Rich Templin, legislative and political director for the Florida AFL-CIO, called the rate proposal the "opening shot" in a broader legislative fight about the workers' compensation system.

"In the interest of everybody out there, this rate filing should be considered very carefully, not rushed into, maybe let the Legislature come back and do its work," Templin told the regulators.

The debate about the proposed rate increase and attorneys' fees is shadowed by a 2003 overhaul of the workers' compensation system. With Florida businesses facing some of the highest workers' compensation rates in the country, lawmakers and then-Gov. Jeb Bush approved the overhaul, which included a strict fee schedule for attorneys who represent workers.

That overhaul ultimately drove down insurance rates by 60 percent.
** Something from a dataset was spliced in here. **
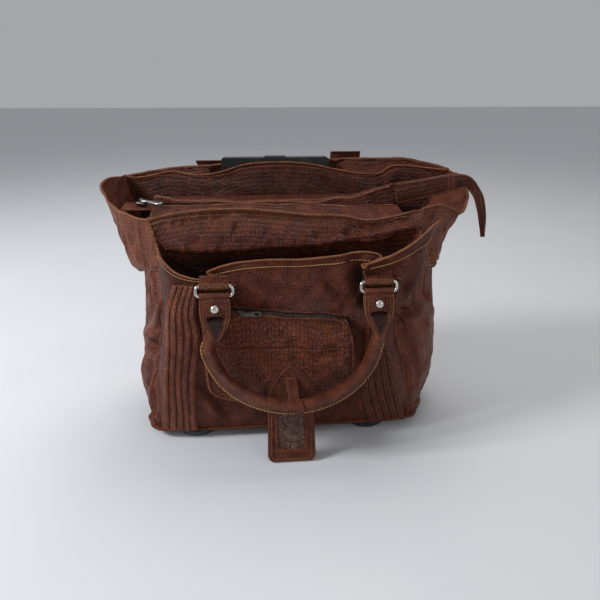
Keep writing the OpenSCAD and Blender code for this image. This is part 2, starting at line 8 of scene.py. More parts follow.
import bmesh
import bpy
import numpy as np
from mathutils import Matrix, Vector


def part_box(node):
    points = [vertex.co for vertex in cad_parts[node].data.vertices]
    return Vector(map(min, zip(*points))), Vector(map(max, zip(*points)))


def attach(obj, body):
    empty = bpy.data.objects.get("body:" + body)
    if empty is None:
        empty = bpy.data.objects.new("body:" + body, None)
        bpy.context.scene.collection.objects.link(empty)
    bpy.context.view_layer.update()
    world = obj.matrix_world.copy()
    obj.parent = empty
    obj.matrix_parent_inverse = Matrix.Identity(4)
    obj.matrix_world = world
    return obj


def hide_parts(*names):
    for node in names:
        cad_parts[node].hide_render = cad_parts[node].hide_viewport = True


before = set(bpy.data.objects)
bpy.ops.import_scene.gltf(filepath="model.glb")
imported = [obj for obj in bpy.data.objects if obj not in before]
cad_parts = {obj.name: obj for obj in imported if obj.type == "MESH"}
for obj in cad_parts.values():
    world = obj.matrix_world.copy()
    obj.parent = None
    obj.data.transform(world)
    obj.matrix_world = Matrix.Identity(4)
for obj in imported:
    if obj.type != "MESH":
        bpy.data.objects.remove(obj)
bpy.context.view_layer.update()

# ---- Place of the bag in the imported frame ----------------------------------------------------

MM = 0.001
BACK_BOARD_Y = 73.4
foot_low, foot_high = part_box("bottom_panel")
OFFSET = np.array([(foot_low[0] + foot_high[0]) / 2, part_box("back_board")[0][1] - BACK_BOARD_Y * MM, 0.0])


def place(points):
    """Bag millimetres to frame metres."""
    return np.asarray(points, float) * MM + OFFSET


def cad_box(node):
    """The low and high corners of a CAD node, in bag millimetres."""
    return [(np.array(corner) - OFFSET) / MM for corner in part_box(node)]


# ---- Curves and surfaces -----------------------------------------------------------------------

def spline(ctrl, n):
    """n points along a smooth curve through the control points, which may themselves be rows."""
    ctrl = np.asarray(ctrl, float)
    k = len(ctrl)
    if k == 1:
        return np.repeat(ctrl, n, axis=0)
    ext = np.concatenate([[2 * ctrl[0] - ctrl[1]], ctrl, [2 * ctrl[-1] - ctrl[-2]]])
    t = np.linspace(0, k - 1, n)
    i = np.minimum(t.astype(int), k - 2)
    f = (t - i).reshape((-1,) + (1,) * (ctrl.ndim - 1))
    a, b, c, d = ext[i], ext[i + 1], ext[i + 2], ext[i + 3]
    return 0.5 * (2 * b + (c - a) * f + (2 * a - 5 * b + 4 * c - d) * f ** 2
                  + (3 * b - a - 3 * c + d) * f ** 3)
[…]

But it also led to complaints and legal challenges alleging that parts of the system, including the limits on attorneys' fees, were tilted too far toward insurers and businesses and took away rights of injured workers.

The Supreme Court ruling in April, in a case known as Marvin Castellanos v. Next Door Company, involved an attorney being awarded the equivalent of $1.53 an hour in successfully pursuing a claim for benefits for a worker injured in Miami. The Supreme Court found that a 2009 fee law, which was an outgrowth of the 2003 overhaul, violated due-process rights.

A wide range of business interests, ranging from a Wal-Mart official to representatives of manufacturers, home builders and roofing contractors, testified during Tuesday's hearing that the 19.6 percent rate increase could hurt businesses.

"For a small-business owner when they're looking at a 19.6 percent proposed rate increase, there aren't many ways to mitigate that,'' said Tim Nungesser, a lobbyist for the National Federation of Independent Business. "For a lot of companies out there, raising prices may be an option. For a lot of small-business owners, that's just not an option. So what we're looking at is, for small-business owners to effectively mitigate the increase, they really have to cut their labor costs."